Over the mountains

This photo presents a puzzle: those are the graves of German Gebirgsjäger (mountain rangers), but the helmets on top of the crosses are the paratrooper model. The photo was taken in 1940 near Narvik, Norway, and that gives us a clue…

The fighting for Narvik proved to be harder than the Germans expected. Getting reinforcements to the area was a challenge, but some Gebirgsjäger units got some parachute training, and where dropped over the area on 23 May 1940. On 28 May, a combined force of two French Foreign Legion battalions and a Norwegian battalion, supported by the Royal Navy and Royal Air Force, landed near Narvik. The 11. Kompanie, Gebirgs-Jäger-Regiment 137, belonging to the 2. Gebirgs-Division and commanded by Oberleutnant Erich Schwaiger, rushed from the area of Bjørnfjell to Forsneset to counter the landing force. Artillery fire from the Royal Navy ships inflicted heavy casualties on the Austrian mountain rangers. Schwaiger was killed together with several of his men, among them Gefreiter (Private) Fritz Wild and Gefreiter Johann Grübler. The Allied force captured Narvik, but due to the German offensive in France, the French and British withdrew ten days later. Narvik and Norway were in German hands on 10 June.

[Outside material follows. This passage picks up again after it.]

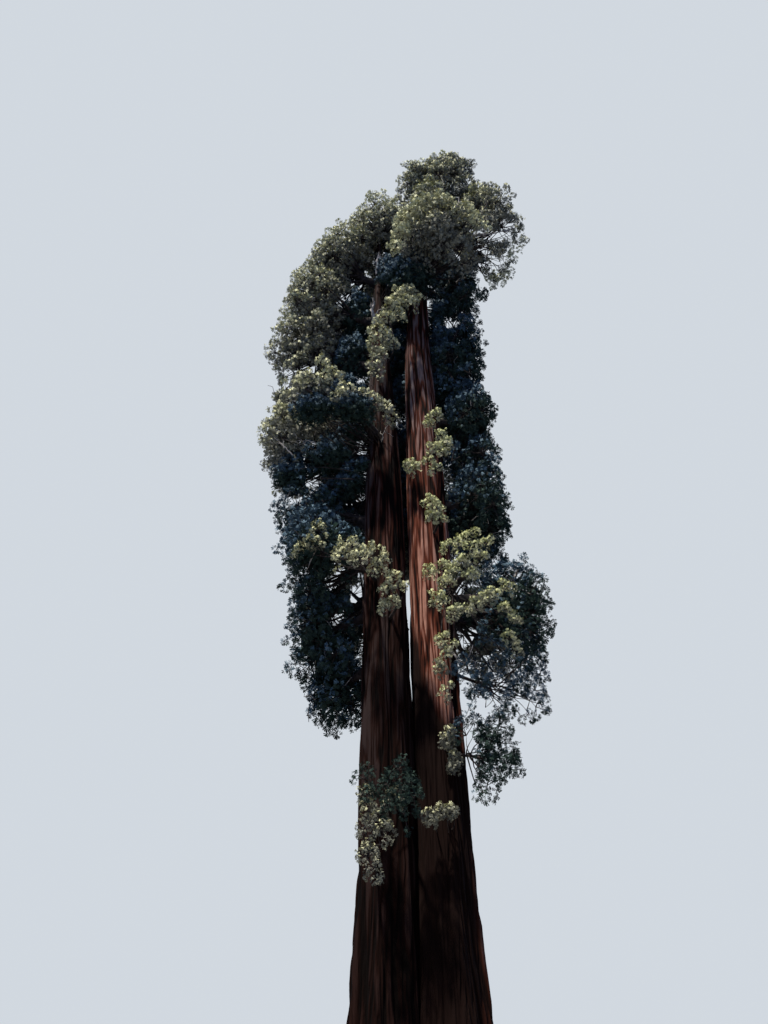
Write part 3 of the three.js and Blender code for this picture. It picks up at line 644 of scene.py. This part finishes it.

The two soldiers in the graves in the photo (the third one was buried without a name on the cross, perhaps because he couldn’t be identified) were Fritz Wild, born on 7 December 1916 in Kapfenberg, Austria, and Johann Grubler, born on 2 September 1916, presumably in Austria. Neither of them got to see their 24th birthday. Their remains were later moved to the war cemetery in Narvik.

While researching the photo, I had uncovered most of the information, but I googled a bit more and came across this blog post by military historian Lars Gyllenhaal. The photo in that post appears to be from the same roll of film, as save for a few spots and blemishes, it’s identical.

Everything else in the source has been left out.